Para quienes crean que la política es algo más que una lucha por la supervivencia, que, más allá de las añagazas del día a día, se sustancian asuntos de calado, la gran pregunta que hay que hacerse es la siguiente: ¿está acertando Mariano Rajoy con su política de perfil bajo? Esta cuestión no puede reducirse a un pronóstico, sino que debería formularse a la luz de ciertas cuestiones que habría que analizar con la prudencia que se requiera, pero sin ocultar las lo que se juega con las distintas respuestas. El factor decisivo no puede reducirse a si esa política será capaz de llevar al PP al gobierno, por más que esa expectativa pueda satisfacer holgadamente las apetencias de muchos de sus dirigentes. Hay ocasiones en que las victorias pueden ser el preludio de un fracaso más de fondo, además de que, como se sabe desde los griegos, hay victorias pírricas, esas que pueden hacer preferible una derrota digna.

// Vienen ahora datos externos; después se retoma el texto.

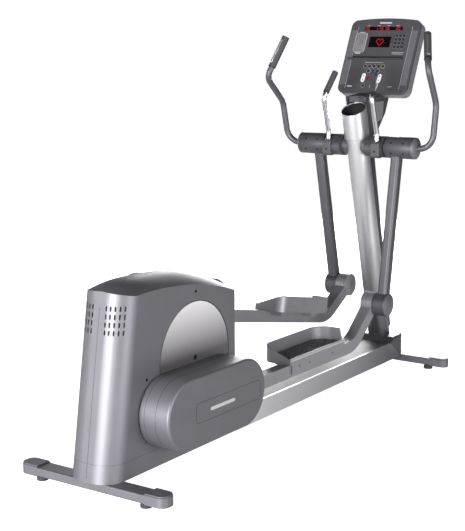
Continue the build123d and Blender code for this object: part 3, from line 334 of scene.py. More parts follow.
# silver paint on the console's shell and side bands: even, hardly metallic
silverPaint = finish("silverPaintOnAbs", {
    "dark": "7c7b82", "light": "85848b", "patch": 50, "gloss": (0.4, 0.5), "grain": 1.1,
    "relief": 0.04, "shader": {"Metallic": 0.2, "IOR": 1.5},
})
# spun aluminium disc with a satin lacquer; its long smooth fade from light at the top to dark below is a
# painted reflection
spunDisc = finish("spunAluminiumPaintedReflection", {
    "dark": "b4b3b6", "light": "c0bfc2", "patch": 200, "gloss": (0.3, 0.36), "grain": 1.2,
    "relief": 0.01, "shader": {"Metallic": 0.3},
})
# painted reflection: light at the top of the disc, dark towards the bottom
paintedLightFade(spunDisc, "Z", (0.4, 0.62), ("615f63", "fffdff"))
# polished steel tube: long clean reflections, slightly uneven
polishedTube = finish("polishedSteelTube", {
    "dark": "cfced2", "light": "dddce0", "patch": 40, "gloss": (0.2, 0.26), "shader": {"Metallic": 1.0},
})
# charcoal textured ABS: matt, with the leather-like grain of a console
charcoalAbs = finish("texturedCharcoalAbs", {
    "dark": "48474c", "light": "504f55", "patch": 45, "gloss": (0.5, 0.6), "grain": 1.5,
    "relief": 0.1, "shader": {"Metallic": 0.25, "IOR": 1.53},
})
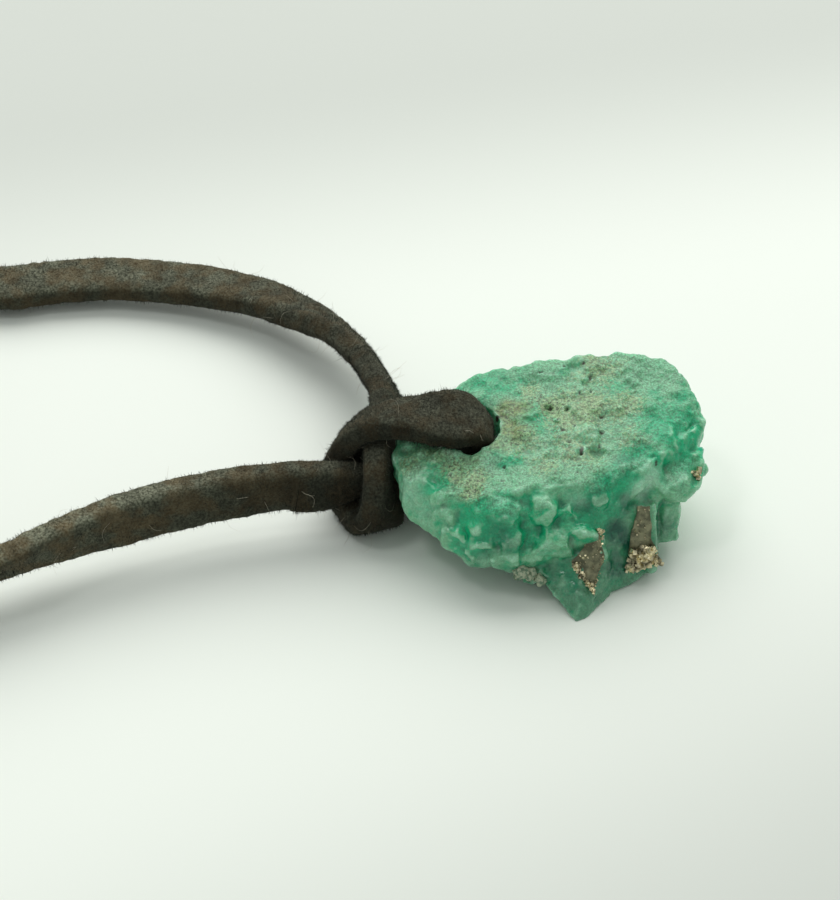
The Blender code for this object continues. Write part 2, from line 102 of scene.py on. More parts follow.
# The free strands, from the knot to the coil: the strip's centre and its lean from upright, in degrees
UPPER_STRAND = [
    ((-10.22, 12.2, 2.53), -32), ((-11.05, 13.86, 2.45), -40), ((-11.88, 15.01, 2.4), -50),
    ((-12.96, 16.14, 2.3), -62), ((-14.01, 17.21, 2.15), -72), ((-16.37, 19.17, 1.85), -84),
    ((-19.26, 20.45, 1.6), -92), ((-22.16, 21.31, 1.45), -95), ((-25.92, 21.74, 1.35), -96),
    ((-29.66, 21.36, 1.3), -96), ((-32.12, 20.95, 1.3), -98), ((-38.5, 22.0, 1.3), -115),
    ((-45.0, 26.0, 1.45), -155), ((-53.5, 28.6, 1.58), -180),
]
LOWER_STRAND = [
    ((-14.18, 0.42, 3.35), -4), ((-16.87, -0.13, 3.35), 0), ((-19.27, -0.8, 3.3), 2),
    ((-21.44, -1.52, 3.2), 3), ((-23.79, -2.48, 3.1), -4), ((-25.84, -3.46, 3.0), -14),
    ((-27.42, -4.3, 2.95), -24), ((-28.78, -5.15, 2.95), -30), ((-34.0, -7.4, 3.0), -20),
    ((-41.0, -9.8, 3.6), -6), ((-53.5, -11.6, 4.65), 0),
]
COIL_CENTRE = (-58.5, 8.5)
COIL_OUTER_RADIUS = 19.2
TURN_PITCH = 1.6
COIL_TURNS = 3.4
COIL_LAYER_HEIGHTS = (1.53, 4.7)

# From the drawing's origin to the row frame's, in millimetres
_coil_low, _coil_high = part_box("lace_coil")
SHIFT = np.array([
    (_coil_low.x + _coil_high.x) / 2 / MM - COIL_CENTRE[0],
    (_coil_low.y + _coil_high.y) / 2 / MM - COIL_CENTRE[1],
    0.0,
])

# Camera: what it looks at in drawing millimetres, its height above the horizon and its lens
CAMERA_TARGET = (-7.027, 7.400, 0.0)
CAMERA_ELEVATION = math.radians(40.0)
CAMERA_DISTANCE = 150.0
CAMERA_LENS = 106.8
SENSOR = 36.0
FLOOR_REACH = 1500.0
GLINT_SHARE = 0.06  # the small light's power as a share of the broad one's

# Where the stone's colours gather, in drawing millimetres: x, y, z, reach, strength
EMERALD_SPOTS = [
    (-6.35, -1.15, 5.2, 1.15, 1.0), (-3.2, 5.2, 6.4, 2.3, 0.7), (-5.2, 4.6, 6.2, 1.6, 0.6),
    (-0.7, 2.3, 6.4, 1.6, 0.8), (-2.2, -0.4, 5.9, 1.1, 0.8), (6.4, 2.0, 6.0, 2.6, 0.9), (7.4, 3.6, 6.0, 1.8, 0.8),
    (4.6, -0.4, 5.9, 1.5, 0.7), (3.1, -1.8, 5.3, 1.4, 0.9), (3.6, 4.5, 6.7, 1.2, 0.5), (0.9, 5.8, 6.9, 1.0, 0.4),
    (-3.6, -3.4, 4.6, 2.0, 0.9), (-1.4, -3.6, 4.2, 1.8, 0.9), (-4.4, -3.9, 3.2, 1.5, 0.8),
    (0.6, -3.3, 4.3, 1.4, 0.6), (2.2, -2.9, 4.3, 1.7, 0.9), (6.6, 0.4, 5.2, 1.6, 0.6),
]
BEIGE_SPOTS = [
    (1.2, 2.9, 6.5, 2.4, 1.0), (2.6, 5.8, 6.9, 1.9, 0.7), (1.4, 0.2, 6.2, 2.0, 0.7), (-4.3, -1.9, 5.5, 1.4, 0.9),
    (-5.2, -0.6, 5.3, 1.1, 0.6), (3.9, 3.2, 6.5, 1.5, 0.7), (4.0, 1.0, 6.4, 1.3, 0.5), (-0.4, -0.6, 6.0, 1.3, 0.6),
    (-1.0, 4.4, 6.6, 1.0, 0.8), (-8.0, 0.2, 4.6, 1.4, 0.6), (-1.4, 0.6, 6.1, 1.2, 0.6), (-6.8, -0.2, 5.2, 1.2, 0.4),
]
STAIN_SPOTS = [
    (-2.3, 2.9, 6.3, 1.2, 1.0), (-2.0, 1.7, 6.2, 1.3, 1.0), (-3.0, 0.7, 6.0, 1.1, 0.7), (-6.0, 0.3, 5.4, 1.5, 0.45),
    (-0.4, 3.6, 6.5, 0.7, 0.5), (-4.4, -0.2, 5.7, 1.0, 0.5),
]
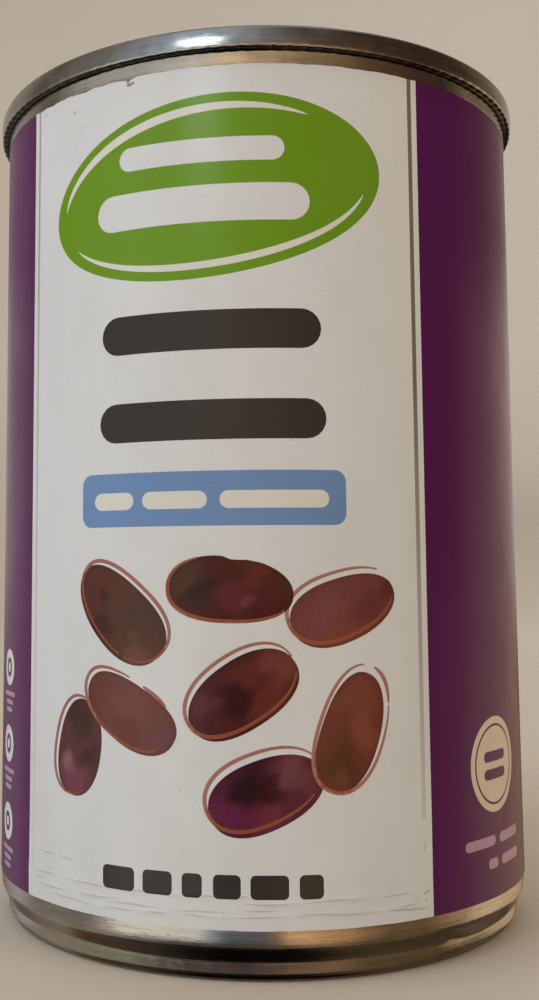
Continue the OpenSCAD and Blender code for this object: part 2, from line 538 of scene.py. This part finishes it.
class Field:
    """One printed field: closed loops of (u, z), filled where an odd number of them holds a point."""

    def __init__(self, loops, ink):
        self.loops = [np.array(loop, float) for loop in loops]
        self.ink = ink if callable(ink) else (lambda p, c=np.array(ink): np.tile(c, (len(p), 1)))

    def holds(self, points):
        odd = np.zeros(len(points), bool)
        for loop in self.loops:
            near = np.all((points >= loop.min(0)) & (points <= loop.max(0)), axis=1)
            x, y = points[near, 0][:, None], points[near, 1][:, None]
            x0, y0 = loop[:, 0][None], loop[:, 1][None]
            x1, y1 = np.roll(loop[:, 0], -1)[None], np.roll(loop[:, 1], -1)[None]
            cross = (y0 > y) != (y1 > y)
            with np.errstate(divide="ignore", invalid="ignore"):
                at = x0 + (y - y0) / (y1 - y0) * (x1 - x0)
            odd[near] ^= (np.sum(cross & (x < at), axis=1) % 2).astype(bool)
        return odd


def turned(points, centre, tilt_deg):
    """Points turned about their own origin, which is then moved to centre."""
    c, s = math.cos(math.radians(tilt_deg)), math.sin(math.radians(tilt_deg))
    return [(centre[0] + x * c - y * s, centre[1] + x * s + y * c) for x, y in points]


def ellipse(centre, a, b, tilt=0.0, steps=72):
    angles = [TAU * i / steps for i in range(steps)]
    return turned([(a * math.cos(t), b * math.sin(t)) for t in angles], centre, tilt)


def rounded_box(u0, u1, z0, z1, radius, steps=5):
    corners = ((u1, z1, 0), (u0, z1, 90), (u0, z0, 180), (u1, z0, 270))
    loop = []
    for u, z, start in corners:
        cu = u - radius if u == u1 else u + radius
        cz = z - radius if z == z1 else z + radius
        loop += arc((cu, cz), radius, start, start + 90, steps)
    return loop


def bar(u0, u1, z, height, ink):
    """A greeked word: a bar with round ends in the place of lettering."""
    return Field([rounded_box(u0, u1, z - height / 2, z + height / 2, height / 2 * 0.999)], ink)


def strip(u0, u1, z0, z1, step=2.0):
    """A long box with points along its sides."""
    rows = max(1, int(round((z1 - z0) / step)))
    left = [(u0, z0 + (z1 - z0) * i / rows) for i in range(rows + 1)]
    return left + [(u1, z) for u, z in reversed(left)]


def ribbon(curve, width):
    """A closed loop along a curve of points, width(t) wide, pointed where the width is nothing."""
    curve = np.array(curve, float)
    along = np.gradient(curve, axis=0)
    side = np.stack([-along[:, 1], along[:, 0]], 1) / np.linalg.norm(along, axis=1)[:, None]
    half = np.array([max(width(i / (len(curve) - 1)), 0.02) / 2 for i in range(len(curve))])[:, None]
    return [tuple(p) for p in curve + side * half] + [tuple(p) for p in (curve - side * half)[::-1]]


def bean_curve(bean, grow=0.0, shift=(0.0, 0.0), start=0.0, end=360.0, steps=64):
    """A kidney: an ellipse with blunt ends, one side hollowed and one end fuller, or a part of its line."""
    u, z, a, b, tilt, bend, taper = bean["form"]
    points = []
    for i in range(steps + (0 if end - start >= 360 else 1)):
        t = math.radians(start + (end - start) * i / steps)
        c, s = math.cos(t), math.sin(t)
        x = math.copysign(abs(c) ** BLUNT_ENDS, c)
        y = math.copysign(abs(s) ** BLUNT_SIDES, s) * (1 + taper * x)
        for place, depth in bean.get("nicks", ()):
            y -= depth / b * math.exp(-((x - place) / NICK_W) ** 2) * (s > 0)
        points.append(((a + grow) * x, (b + grow) * y + bend * (x * x - 0.5)))
    return turned(points, (u + shift[0], z + shift[1]), tilt)


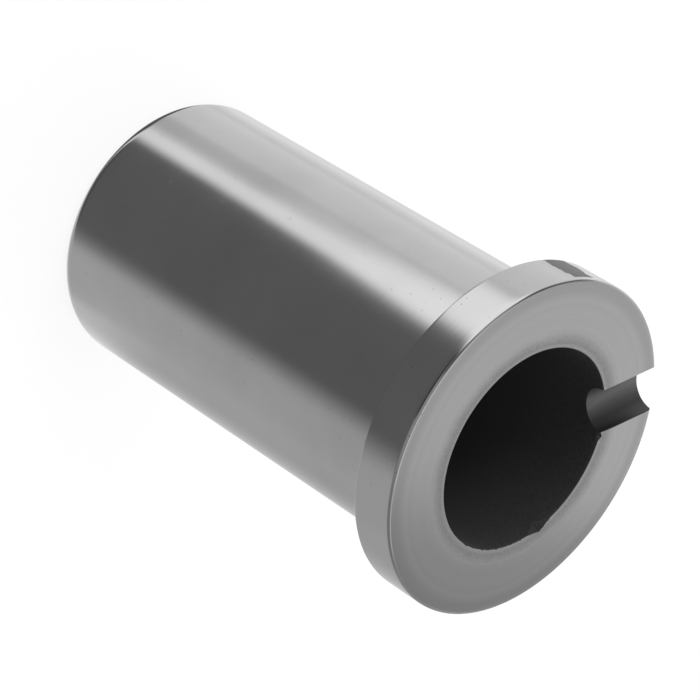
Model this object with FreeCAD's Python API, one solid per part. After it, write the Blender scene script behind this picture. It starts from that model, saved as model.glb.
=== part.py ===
# A small graphite crucible for an electric melting furnace, turned and bored from one bar.
# A plain round body carries a thicker collar at its mouth. The collar hangs on the furnace's top
# ring, and the metal is poured through a half-round groove across it. The bore is blind, with a
# rounded floor. Sizes are millimetres. The origin is the centre of the base, +Z runs up the axis
# to the mouth, and the groove leaves the bore along +X.

import FreeCAD, Part

import math
import os

from FreeCAD import Vector

# bore, which sets how much metal the crucible melts
bore_diameter = 34.8
floor_thickness = 9.0
floor_corner_radius = 6.0

# body round the bore
overall_height = 88.0
wall_thickness = 6.1
base_edge_radius = 2.5

# collar round the mouth, its seat underneath and the root where it leaves the body
collar_height = 7.75
collar_overhang = 5.5
collar_rim_radius = 0.5
collar_seat_bevel = 0.4
collar_root_radius = 0.8

# face of the mouth, which eases off near the bore and ends in a small bevel
mouth_ease_width = 1.9
mouth_ease_drop = 0.1
mouth_bevel = 0.2

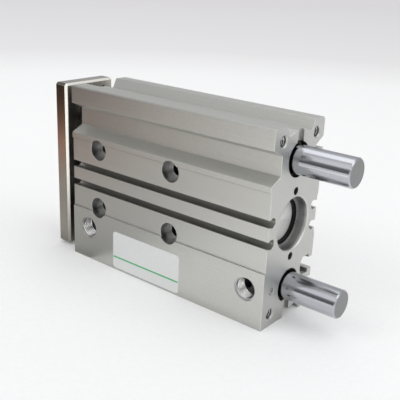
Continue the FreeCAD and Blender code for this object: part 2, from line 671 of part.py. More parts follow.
piston_rod = turned("piston_rod", [
    (plate_back, 0.0), (piston_end, 0.0), (piston_end, spigot_d / 2),
    (piston_x, spigot_d / 2), (piston_x, rod_r), (plate_back + break_edge, rod_r),
    (plate_back, rod_r - break_edge)])
drill(piston_rod, "YZ_Plane", plate_back, [(0.0, 0.0)], bolt_d, bolt_grip, True, None, None,
      "Angled")

seal_x = piston_end - piston_rim - piston_seal_t
magnet_x = piston_x + piston_rim
seal_in, magnet_in = piston_r - piston_seal_drop, piston_r - magnet_drop
bumper_r = bore_r - bumper_drop
turned("piston", [
    (piston_x, spigot_d / 2), (piston_end, spigot_d / 2), (piston_end, piston_r),
    (seal_x + piston_seal_t, piston_r), (seal_x + piston_seal_t, seal_in),
    (seal_x, seal_in), (seal_x, piston_r), (magnet_x + magnet_t, piston_r),
    (magnet_x + magnet_t, magnet_in), (magnet_x, magnet_in), (magnet_x, piston_r),
    (piston_x, piston_r)])
turned("piston_seal", seal_profile(seal_x, piston_seal_t, seal_in, piston_r))
turned("piston_magnet", box_loop(magnet_x, magnet_in, magnet_x + magnet_t,
                                 piston_r - magnet_cover))
turned("bumper_front", ring_profile(piston_x - bumper_t, piston_x, rod_r, bumper_r,
                                    break_edge / 2))
turned("bumper_rear", ring_profile(piston_end, piston_end + bumper_t, 0.0, bumper_r,
                                   break_edge / 2))

# ---------------------------------------------------------------- check and write
doc.recompute()
for item in doc.Objects:
    if "Invalid" in item.State or "Error" in item.State:
        raise RuntimeError("%s (%s) failed: %s" % (item.Name, item.Label, item.State))
pieces = [item for item in doc.Objects if item.TypeId == "PartDesign::Body"]
for piece in pieces:
    if piece.Shape.isNull() or not piece.Shape.isValid():
        raise RuntimeError("%s has no valid shape" % piece.Label)
os.makedirs("parts", exist_ok=True)
for piece in pieces:
    piece.Shape.exportStep("parts/%s.step" % piece.Label)
    print("%-24s %d solid(s) %10.1f mm3" % (
        piece.Label, len(piece.Shape.Solids), piece.Shape.Volume))
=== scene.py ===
import bpy
import json
import math
from mathutils import Matrix, Vector


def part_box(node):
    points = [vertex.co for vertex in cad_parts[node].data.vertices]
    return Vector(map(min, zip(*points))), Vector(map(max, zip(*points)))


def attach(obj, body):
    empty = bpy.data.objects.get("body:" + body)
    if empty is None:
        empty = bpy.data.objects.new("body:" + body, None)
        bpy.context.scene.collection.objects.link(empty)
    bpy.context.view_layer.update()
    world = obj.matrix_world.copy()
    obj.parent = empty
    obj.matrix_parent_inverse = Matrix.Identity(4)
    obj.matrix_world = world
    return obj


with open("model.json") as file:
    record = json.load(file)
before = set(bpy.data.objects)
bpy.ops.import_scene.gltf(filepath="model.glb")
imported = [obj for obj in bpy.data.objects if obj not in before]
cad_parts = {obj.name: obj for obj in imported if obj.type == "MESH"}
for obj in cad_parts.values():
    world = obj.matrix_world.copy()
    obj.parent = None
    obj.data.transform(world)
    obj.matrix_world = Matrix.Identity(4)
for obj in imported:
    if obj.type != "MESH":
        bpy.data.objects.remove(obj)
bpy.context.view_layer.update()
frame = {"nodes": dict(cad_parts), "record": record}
NODES = frame["nodes"]
MM = 0.001

# ------------------------------------------------------------------ places, from the frame
low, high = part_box("body")
X_FRONT, X_REAR = low[0], high[0]
Y_PORT = low[1]
Z_MID = (low[2] + high[2]) / 2
GUIDE = (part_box("guide_rod_upper")[0][2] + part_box("guide_rod_upper")[1][2]) / 2 - Z_MID
MOUNT = {m["name"]: m for m in frame["record"]["mounts"]}


# ------------------------------------------------------------------ shader graphs
class Nodes:
    """Small helpers round one shader node tree."""

    def __init__(self, tree):
        self.tree = tree

    def new(self, kind, **props):
        made = self.tree.nodes.new("ShaderNode" + kind)
        for key, value in props.items():
            setattr(made, key, value)
        return made

    def put(self, socket, value):
        if isinstance(value, bpy.types.NodeSocket):
            self.tree.links.new(value, socket)
        elif value is not None:
            if socket.type == "RGBA" and len(value) == 3:
                value = (*value, 1.0)
            socket.default_value = value

    def fill(self, made, *values):
        """Puts the values into the node's inputs, in order."""
        for index, value in enumerate(values):
            self.put(made.inputs[index], value)
        return made

    def math(self, op, a, b=None):
        return self.fill(self.new("Math", operation=op), a, b).outputs[0]

    def dot(self, a, b):
        return self.fill(self.new("VectorMath", operation="DOT_PRODUCT"), a, b).outputs["Value"]

    def xyz(self, vector):
        return self.fill(self.new("SeparateXYZ"), vector).outputs

    def span(self, value, a, b, lo=0.0, hi=1.0, smooth=True):
        """Maps a..b to lo..hi, clamped."""
        made = self.new("MapRange", interpolation_type="SMOOTHSTEP" if smooth else "LINEAR")
        return self.fill(made, value, a, b, lo, hi).outputs[0]

    def ramp(self, fac, stops):
        made = self.fill(self.new("ValToRGB"), fac)
        band = made.color_ramp.elements
        while len(band) < len(stops):
            band.new(0.5)
        for item, (at, colour) in zip(band, stops):
            item.position = at
            item.color = (*colour, 1.0)
        return made.outputs[0]


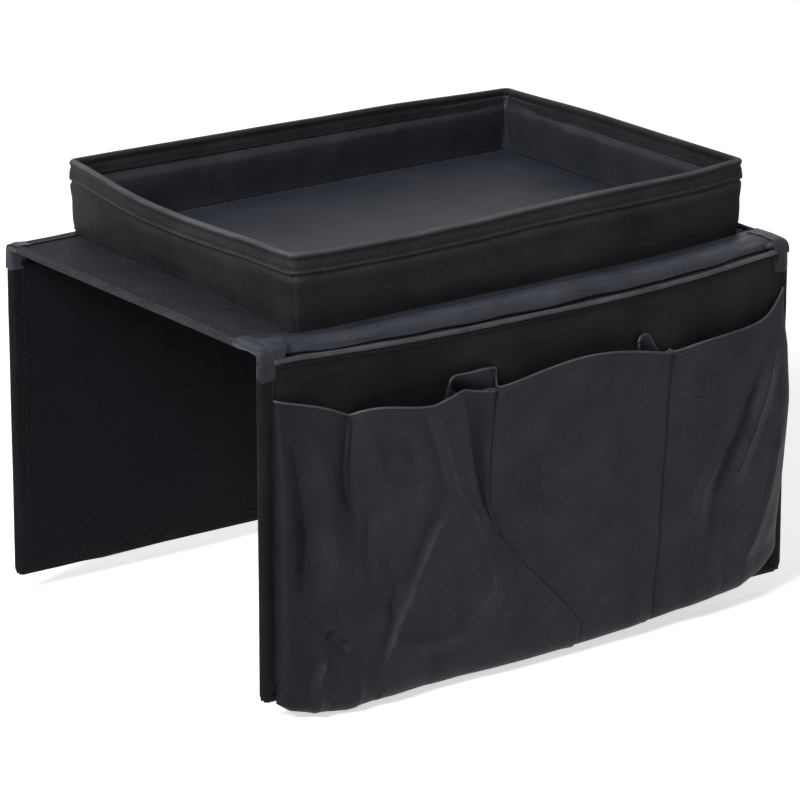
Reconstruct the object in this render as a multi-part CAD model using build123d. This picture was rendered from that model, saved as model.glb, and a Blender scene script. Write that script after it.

El Partido Popular ha venido aplazando de manera bastante insensata el planteamiento de un debate ideológico decisivo, una discusión que, por supuesto, interesa profundamente a sus electores, pero que, por razones de conveniencia inmediata, siempre se pospone. Para quienes crean que ocultar esa clase de conflictos de principio es sinónimo de sabiduría política, bastaría con recordar la manera en que Felipe González abordó la relación de su partido con el marxismo, una especie de dije ideológico sin el que la mayoría de los que se querían tener por militantes de izquierda pensaban que se sentirían desnudos y ridículos. Felipe tuvo el coraje de enfrentarse al populismo de izquierda, para proponer una definición mucho más nítida de su partido, y de esa atrevida jugada sacó energía suficiente para largos años de liderazgo.
El Partido Popular se encuentra ante una disyuntiva que no es menos radical que la que Felipe supo acometer con determinación. Como en este caso, así pasa siempre en política, la cuestión que el PP debiera afrontar se refiere a su definición política, que no ha hecho otra cosa que desdibujarse desde 2004. Hace falta ser muy torpe para no ver que el proceso que llevó a la victoria del PP en 1996 fue una auténtica hibridación entre la vieja AP y los restos de los equipos políticos que lideraron la transición en las formaciones de centro. Aznar supo conducir ese proceso con mano firme, consiguió llegar al poder y, tras cuatro años de gobierno ejemplar, alcanzar nada menos que una mayoría absoluta.
¿A qué cuestión de fondo respondió esa política? Pues a la construcción de un partido nacional, de un partido que pudiese mantener una política aceptable para cualquier español que creyese en la iniciativa individual, en la libertad, en el fortalecimiento de una patria común y en la necesidad de reducir el tamaño y la presencia de los poderes públicos. Con más aciertos que errores, esa fue la directriz del PP durante dos legislaturas.
Cuando llegó el sobresalto de 2004, el PSOE, bajo la batuta de ZP, inició una andadura estrictamente contraria a la que había inspirado el gobierno del PP, y a la vista están sus consecuencias. Donde el PP había tratado de mantener una política de cohesión, el PSOE buscó lo contrario. Sea cual sea el juicio que merezca esta estrategia de los socialistas, lo que debiera estar claro, y por desgracia no lo está, es que el PP no tenía razón alguna para tratar de adaptarse a esa nueva situación: el hecho es que no ha sabido responder de manera notoria, convincente y gallarda. Los líderes del PP se refugian con demasiada frecuencia en el eufemismo de que “su posición es bien conocida” para evitar actitudes que la izquierda les reprocharía como intransigentes y sectarias. Lo curioso del caso es que, tras ese disimulo, el PP tampoco obtiene el éxito que supuestamente lo justificaría; no ha servido, por ejemplo, para mejorar los resultados electorales en Cataluña o en el País Vasco, ni han conseguido el cese de los denuestos de nacionalistas y zetaperos. Lo siento por la crudeza de la expresión, pero en español existe un refrán para esta clase de situaciones: cornudo y apaleado.
Ahora tenemos un PP diferenciado que propende a jugar al valencianismo en Valencia, al galleguismo en Galicia, y a lo que toque en cada parroquia. El PP no está sabiendo mantenerse como un partido nacional en cualquiera de las esquinas de España, de una nación chantajeada y vilipendiada no ya por sus enemigos, sino incluso por los que gobiernan en su nombre.
Para evitar tensiones políticas, se habla incluso de aplazar el Congreso Nacional que tocare antes de las próximas elecciones, fiándolo todo al fracaso ajeno y al mantenimiento de una ataraxia aparente, inducida e impropia. ¿Alguien espera que un programa tan débil pueda tener éxito? ¿Alguien supone que por esa vía de renuncia estéril se puede conseguir una mayoría política? Esto, y otras cuestiones de idéntico porte, es lo que significa preguntarse si está acertando Rajoy.